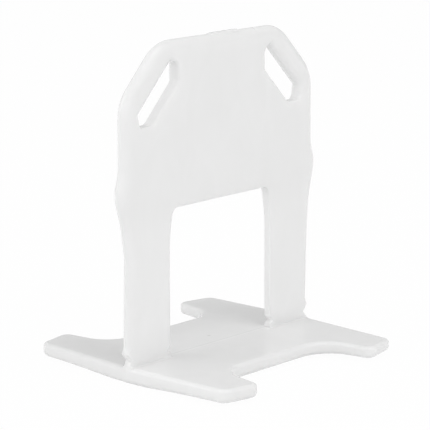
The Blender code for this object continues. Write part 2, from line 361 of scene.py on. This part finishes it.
foot_levels = [base_thickness + foot_fillet * (1 - math.sin(math.pi / 2 * step / foot_steps))
               for step in range(foot_steps + 1)]
cut_and_move(plate, foot_levels,
             lambda p: Vector((p.x, -p.z * wall_at(p.y) / plate_thickness - plate_forward, p.y)))


# The base that stays under the tiles.
# One moulding with the plate: four lobes round two open recesses, flat on top, with an
# underside that rises towards the lobes so that the mould lets go of it.
base_depth = 0.0460
end_taper = 0.00110             # the base is this much shorter at the lobes, at each end
lobe_width = 0.0073
lobe_slant = 0.0016
lobe_outer_round = 0.0020
lobe_inner_round = 0.0017
recess_floor = 0.0131
recess_lean = 0.0015            # a recess narrows by this much at each side, towards its floor
recess_round = 0.0052
base_edge_round = 0.00075
under_edge_share = 1.45         # the lower edges are rounded this much more
land = 0.0045                   # half the width of the flat strip that it stands on
underside_rise = 0.00066
underside_skew = 0.00020        # the arch is this much higher at +X, lower at -X
arch_steps = 12

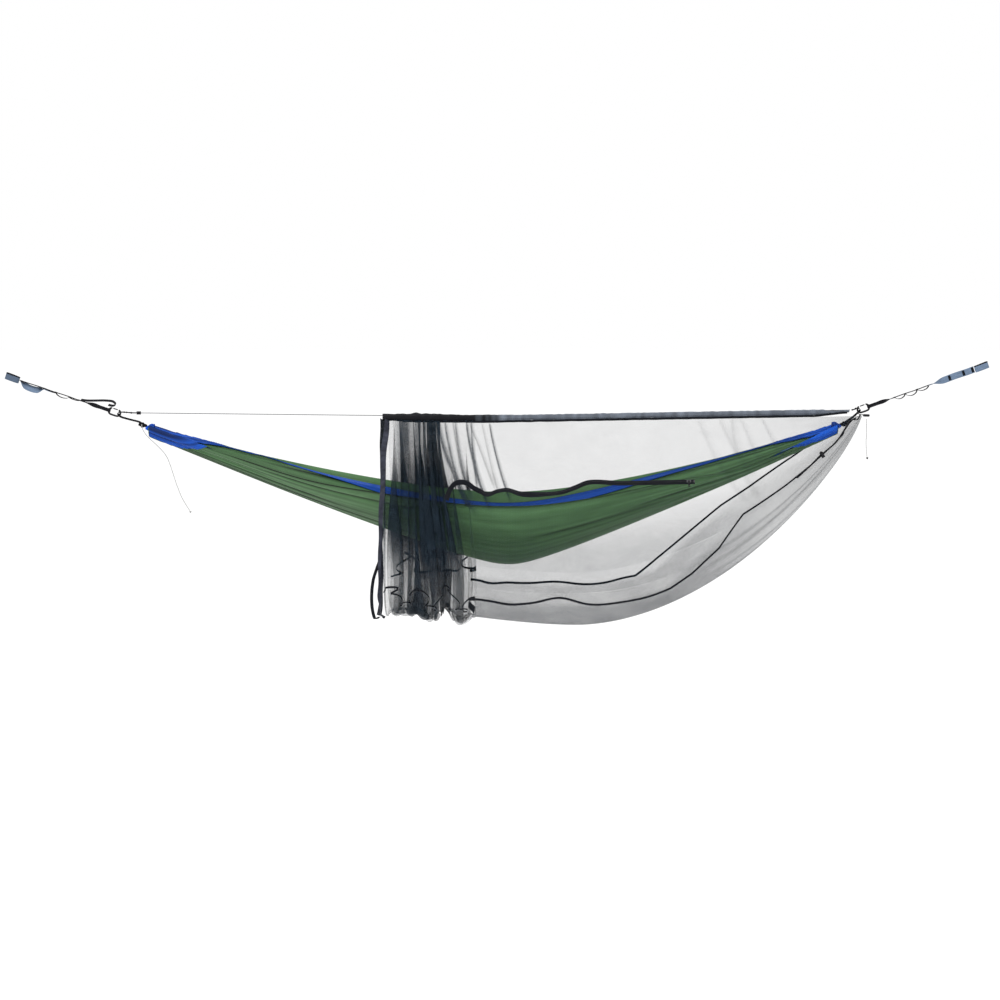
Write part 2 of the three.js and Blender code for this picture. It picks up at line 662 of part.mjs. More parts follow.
// Local X along the cords, local Y across both of them, local Z up: the plunger presses down.
function cordLock() {
  const group = new THREE.Group();
  const middle = lockLow.clone().lerp(lockHigh, 0.5);
  group.applyMatrix4(new THREE.Matrix4().makeBasis(lockAlong, lockSide, lockUp).setPosition(middle));
  const { radius, length } = LOCK;
  const upright = (geometry, z) => geometry.rotateX(Math.PI / 2).translate(0, 0, z);
  const barrel = upright(new THREE.CylinderGeometry(radius, radius, length, 16), 0);
  const well = upright(new THREE.CylinderGeometry(5, 5, length, 16), 3);
  const slot = new THREE.BoxGeometry(30, 9, 5);
  group.add(mesh('cord_lock_barrel', cut(barrel, well, slot), PLASTIC));

  const stem = upright(new THREE.CylinderGeometry(4.6, 4.6, 17, 16), 5.5);
  // the cords' way through the stem, with room above them for its travel
  const way = new THREE.BoxGeometry(30, 8.4, 7.3).translate(0, 0, 1.35);
  group.add(mesh('cord_lock_plunger', cut(stem, way), PLASTIC));

  const springRing = [[3, -6.6], [4.2, -6.6], [4.2, -3.4], [3, -3.4], [3, -6.6]];
  const ring = new THREE.LatheGeometry(springRing.map(([r, y]) => new THREE.Vector2(r, y)), 12);
  ring.rotateX(Math.PI / 2);
  group.add(mesh('cord_lock_spring', ring, STEEL));
  return group;
}

// ---- Small pieces on cords ----
function knot(radius) {
  return new THREE.SphereGeometry(radius, 10, 7);
}

function placed(piece, x, y, z) {
  piece.position.set(x, y, z);
  return piece;
}

// The adjuster grips the ridgeline near its left hook and slides along it.
function lineAdjuster() {
  const block = new THREE.BoxGeometry(16, 9, 12);
  const boreRadius = RIDGELINE / 2 + 0.6;
  const bore = new THREE.CylinderGeometry(boreRadius, boreRadius, 30, 12).rotateZ(Math.PI / 2);
  const sideHole = new THREE.CylinderGeometry(1.6, 1.6, 20, 10);
  const piece = mesh('line_adjuster', cut(block, bore, sideHole), PLASTIC);
  return placed(piece, ADJUSTER_X, 0, ridgeZ(ADJUSTER_X));
}

const TAIL_LEFT_ROUTE = [
  [513, -183], [512.6, -189], [514, -196], [517, -205], [522, -214], [530, -225], [540, -236],
  [554, -249], [568, -262], [583, -277], [597, -293], [609, -312], [618, -335], [627, -362],
  [635, -388], [641, -407], [648, -426], [655.5, -446], [664, -465], [677, -488], [692, -512],
];
const TAIL_RIGHT_ROUTE = [
  [3257, -163], [3257.4, -172], [3257.8, -181], [3258.2, -190], [3258.7, -200], [3259, -210],
  [3258.8, -220], [3258, -232], [3257.2, -244], [3257, -254], [3257.4, -264], [3258, -275],
  [3258.9, -286], [3260, -297], [3261, -307],
];
const TAIL_LEFT_Y = -16;
const TAIL_RIGHT_Y = -14;

function tail(route, y, diameter, count) {
  return cord(route.map(([x, z]) => v(x, y, z)), diameter, count, 8);
}

// ---- Assembly ----
const hammock = new THREE.Group();
const leftFreeLoop = band([
  v(296, 0, 3.6), v(318, 0, 8), v(345, 0, 17), v(386, 0, 31), v(414, 0, 36), v(426, 0, 29),
  v(418, 0, 21), v(400, 0, 18.6),
], ACROSS, 14, 18, 1.6);

hammock.add(endHardware('left', LEFT_CARABINER, { x: 0, z: 0 }, LEFT_KNOT,
  { x: RIDGE.leftX - 4, z: ridgeZ(RIDGE.leftX) }, {
    faceOn: -20, tacks: [58, 152, 198, 252, 290], slack: [24, 1.5, 9, 2], freeLoop: leftFreeLoop,
  }));
hammock.add(endHardware('right', RIGHT_CARABINER, RIGHT_ANCHOR, RIGHT_KNOT,
  { x: RIDGE.rightX + 3, z: ridgeZ(RIDGE.rightX) }, {
    faceOn: 165, tacks: [236, 282, 330, 372], slack: [8, 12, 9],
  }));

hammock.add(mesh('hammock_center_panel', centerPanel(), GREEN_NYLON));
hammock.add(mesh('hammock_side_panel_near', sidePanel(-1), BLUE_NYLON));
hammock.add(mesh('hammock_side_panel_far', sidePanel(1), BLUE_NYLON));
hammock.add(placed(mesh('gather_knot_left', gatherKnot(), BLACK_CORD), LEFT_KNOT.x - 7, 0, LEFT_KNOT.z));
hammock.add(placed(mesh('gather_knot_right', gatherKnot(), BLACK_CORD), RIGHT_KNOT.x + 7, 0, RIGHT_KNOT.z));
const channelLeft = mesh('end_channel_left', endChannel(), BLUE_NYLON);
channelLeft.rotation.z = Math.PI;
hammock.add(placed(channelLeft, HAMMOCK.leftX - 2, 0, HAMMOCK.topLeft - 8));
const channelRight = mesh('end_channel_right', endChannel(), BLUE_NYLON);
hammock.add(placed(channelRight, HAMMOCK.rightX + 2, 0, HAMMOCK.topRight - 8));

hammock.add(mesh('ridgeline', ridgeline(), WHITE_CORD));
hammock.add(lineAdjuster());
hammock.add(mesh('ridge_sleeve', tunnel(SLEEVE.leftX, SLEEVE.rightX, 6, 0), SLEEVE_GREY));
hammock.add(mesh('ridge_trim', ridgeTrim(SLEEVE.leftX, SLEEVE.rightX, 6), BLACK_WEBBING));
hammock.add(mesh('gathered_sleeve', tunnel(CURTAIN.leftX, CURTAIN.rightX, 8, 8), BLACK_NET));

hammock.add(mesh('net_wall_near', netWall(-1), BLACK_NET));
hammock.add(mesh('net_wall_far', netWall(1), BLACK_NET));
hammock.add(mesh('net_floor', netFloor(), BLACK_NET));
hammock.add(mesh('net_curtain', netRing(CURTAIN.leftX, CURTAIN.rightX, 4, NET.thick, -10), BLACK_NET));
hammock.add(mesh('net_opening_hem', netRing(HEM.leftX, HEM.rightX, 2, HEM.thick, 0), BLACK_WEBBING));
hammock.add(mesh('floor_seam_near', seam(-1, NET.leftX + 4, 2960, 18), BLACK_WEBBING));
hammock.add(mesh('floor_seam_far', seam(1, NET.leftX + 4, NET.rightX - 4, 18), BLACK_WEBBING));

hammock.add(mesh('zip_tape', zipTape(), BLACK_WEBBING));
hammock.add(...zipParts());
hammock.add(mesh('net_drawcord_upper', drawcord(1), BLACK_CORD));
hammock.add(mesh('net_drawcord_lower', drawcord(-1), BLACK_CORD));
hammock.add(cordLock());

const tabTop = netPoint(1765, -1, seamShare(1765, -1), 5);
const tab = new THREE.BoxGeometry(34, 1.6, 34).rotateY(Math.PI / 4).translate(0, 0, -28);
hammock.add(placed(mesh('tie_out_tab', tab, BLACK_WEBBING), tabTop.x, tabTop.y - 2, tabTop.z));

const hemLoopY = netPoint(HEM.leftX, -1, 0.62, 2).y + 6;
const hemLoopRoute = [[-2, -702], [-8, -740], [-13, -800], [-9, -860], [-2, -884]];
const hemLoop = band(hemLoopRoute.map(([x, z]) => v(HEM.leftX + x, hemLoopY, z)), ACROSS, 10, 14, 1.6);
hammock.add(mesh('hem_loop', hemLoop, BLACK_WEBBING));

const toggle = new THREE.CapsuleGeometry(5, 18, 4, 10).rotateZ(Math.PI / 3);
hammock.add(placed(mesh('end_toggle', toggle, PLASTIC), 3257, TAIL_RIGHT_Y, -150));
hammock.add(mesh('tail_right', tail(TAIL_RIGHT_ROUTE, TAIL_RIGHT_Y, 2.2, 20), WHITE_CORD));
hammock.add(placed(mesh('tail_knot_right', knot(4.5), BLACK_CORD), 3262, TAIL_RIGHT_Y, -312));
hammock.add(mesh('tail_left', tail(TAIL_LEFT_ROUTE, TAIL_LEFT_Y, TAIL, 44), WHITE_CORD));
hammock.add(placed(mesh('tail_knot_left', knot(4), WHITE_CORD), 694.5, TAIL_LEFT_Y, -516.5));

export default hammock;
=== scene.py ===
# Camping hammock with a sliding bug net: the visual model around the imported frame. Metres, +Z up.
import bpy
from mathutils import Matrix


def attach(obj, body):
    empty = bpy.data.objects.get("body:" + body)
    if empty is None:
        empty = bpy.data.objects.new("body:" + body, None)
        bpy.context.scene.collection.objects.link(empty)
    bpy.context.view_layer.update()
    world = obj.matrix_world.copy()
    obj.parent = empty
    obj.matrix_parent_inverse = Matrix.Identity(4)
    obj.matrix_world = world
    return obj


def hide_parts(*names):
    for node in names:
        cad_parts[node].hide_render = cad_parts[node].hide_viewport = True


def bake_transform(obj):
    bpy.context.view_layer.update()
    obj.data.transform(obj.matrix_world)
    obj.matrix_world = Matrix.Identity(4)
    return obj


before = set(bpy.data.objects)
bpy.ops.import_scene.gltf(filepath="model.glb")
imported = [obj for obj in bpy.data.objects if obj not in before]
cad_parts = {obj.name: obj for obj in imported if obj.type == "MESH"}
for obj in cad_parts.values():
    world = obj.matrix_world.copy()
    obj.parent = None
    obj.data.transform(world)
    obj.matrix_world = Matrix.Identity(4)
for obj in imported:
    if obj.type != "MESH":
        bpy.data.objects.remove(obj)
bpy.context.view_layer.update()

import math

import bmesh
import bpy
import numpy as np
from mathutils import Vector, noise

# ---- Where things are, in metres; the same sections as the CAD model ----
LEFT_ANCHOR, RIGHT_ANCHOR = (0.0, 0.0), (3.716, 0.042)
LEFT_CARABINER, RIGHT_CARABINER = (0.408, -0.138), (3.247, -0.124)
LEFT_KNOT, RIGHT_KNOT = (0.520, -0.187), (3.168, -0.183)
CLOTH = dict(left=0.538, right=3.150, low=1.905, top_left=-0.194, top_right=-0.186, bundle=0.026,
             bottom_drop=0.498, fold_drop=0.277, end_half=0.024, mid_half=0.350)
CLOTH_CURVE = dict(fold=1.45, bottom=1.1, half=1.7, section=2.2)  # how each grows from the ends
LOW_ROUND = 0.05  # how round the cloth is at its lowest place
RIDGE = dict(left=0.478, left_z=-0.141, low=1.800, low_z=-0.155, right=3.200, right_z=-0.130)
NET = dict(left=1.748, right=3.196, flare=2.162, tip=3.245, tip_z=-0.129, low_z=-0.942,
           mouth_z=-0.912, mouth=1.794, half=0.380, shoulder=0.384, corner=0.8)
NET_LOW_CURVE, NET_HALF_CURVE = (1.85, 0.8), 0.6  # how the net's low edge and its half width close to the tip
ROOF_END, WALL_END = 0.35, 0.65  # shares of the way from the ridge to the floor's middle
TOP_DROP = 0.017 + 0.0004 + 0.005 + 0.0012  # from the ridgeline to the net's ridge
HEM_X = (1.408, 1.436)
BUNCH_X = (1.438, 1.775)
FLOOR_Z = -1.75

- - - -

- [Given problem]:
What you return should be the lines from the start of the data through the line with "well, slot), PLASTIC));", quoted exactly and nothing more.

- [Final answer]:
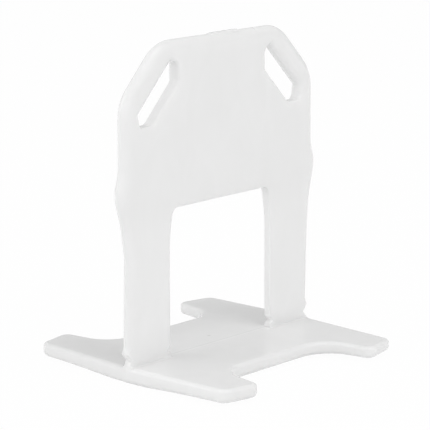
The Blender code for this object continues. Write part 2, from line 361 of scene.py on. This part finishes it.
foot_levels = [base_thickness + foot_fillet * (1 - math.sin(math.pi / 2 * step / foot_steps))
               for step in range(foot_steps + 1)]
cut_and_move(plate, foot_levels,
             lambda p: Vector((p.x, -p.z * wall_at(p.y) / plate_thickness - plate_forward, p.y)))


# The base that stays under the tiles.
# One moulding with the plate: four lobes round two open recesses, flat on top, with an
# underside that rises towards the lobes so that the mould lets go of it.
base_depth = 0.0460
end_taper = 0.00110             # the base is this much shorter at the lobes, at each end
lobe_width = 0.0073
lobe_slant = 0.0016
lobe_outer_round = 0.0020
lobe_inner_round = 0.0017
recess_floor = 0.0131
recess_lean = 0.0015            # a recess narrows by this much at each side, towards its floor
recess_round = 0.0052
base_edge_round = 0.00075
under_edge_share = 1.45         # the lower edges are rounded this much more
land = 0.0045                   # half the width of the flat strip that it stands on
underside_rise = 0.00066
underside_skew = 0.00020        # the arch is this much higher at +X, lower at -X
arch_steps = 12

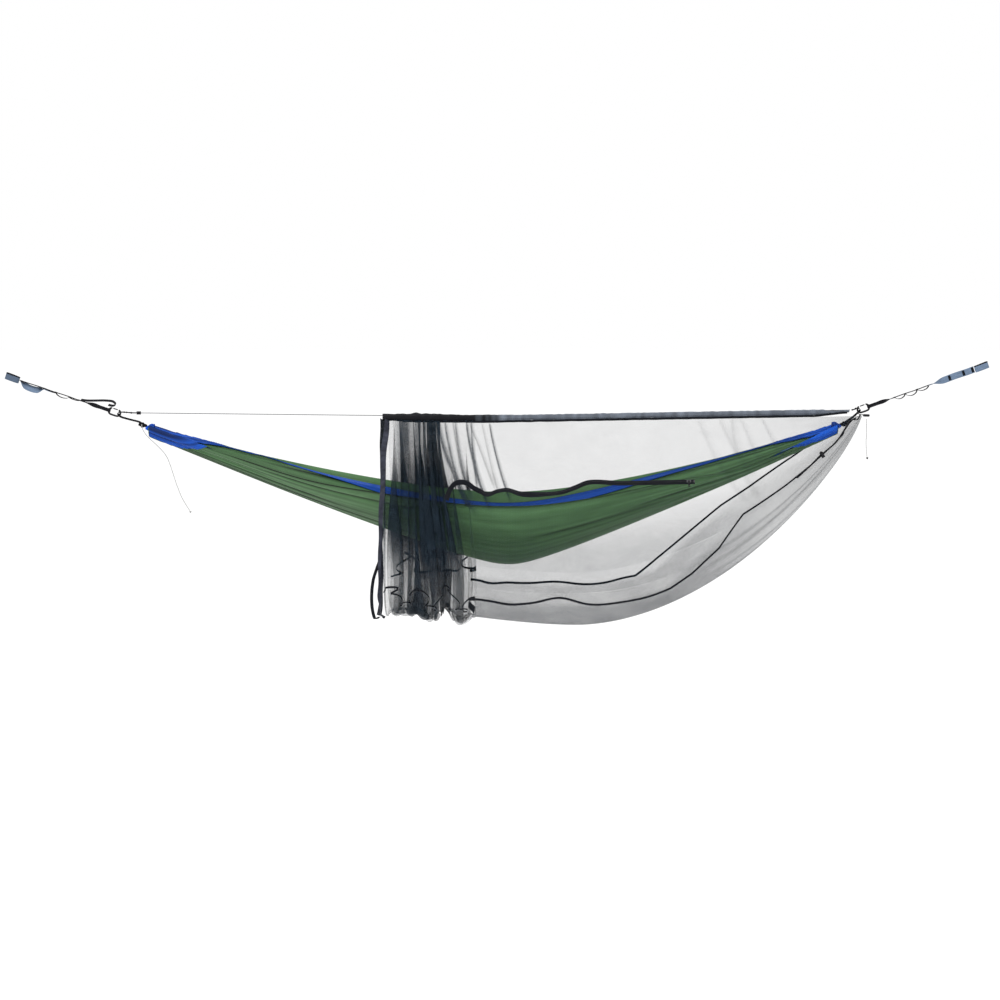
Write part 2 of the three.js and Blender code for this picture. It picks up at line 662 of part.mjs. More parts follow.
// Local X along the cords, local Y across both of them, local Z up: the plunger presses down.
function cordLock() {
  const group = new THREE.Group();
  const middle = lockLow.clone().lerp(lockHigh, 0.5);
  group.applyMatrix4(new THREE.Matrix4().makeBasis(lockAlong, lockSide, lockUp).setPosition(middle));
  const { radius, length } = LOCK;
  const upright = (geometry, z) => geometry.rotateX(Math.PI / 2).translate(0, 0, z);
  const barrel = upright(new THREE.CylinderGeometry(radius, radius, length, 16), 0);
  const well = upright(new THREE.CylinderGeometry(5, 5, length, 16), 3);
  const slot = new THREE.BoxGeometry(30, 9, 5);
  group.add(mesh('cord_lock_barrel', cut(barrel, well, slot), PLASTIC));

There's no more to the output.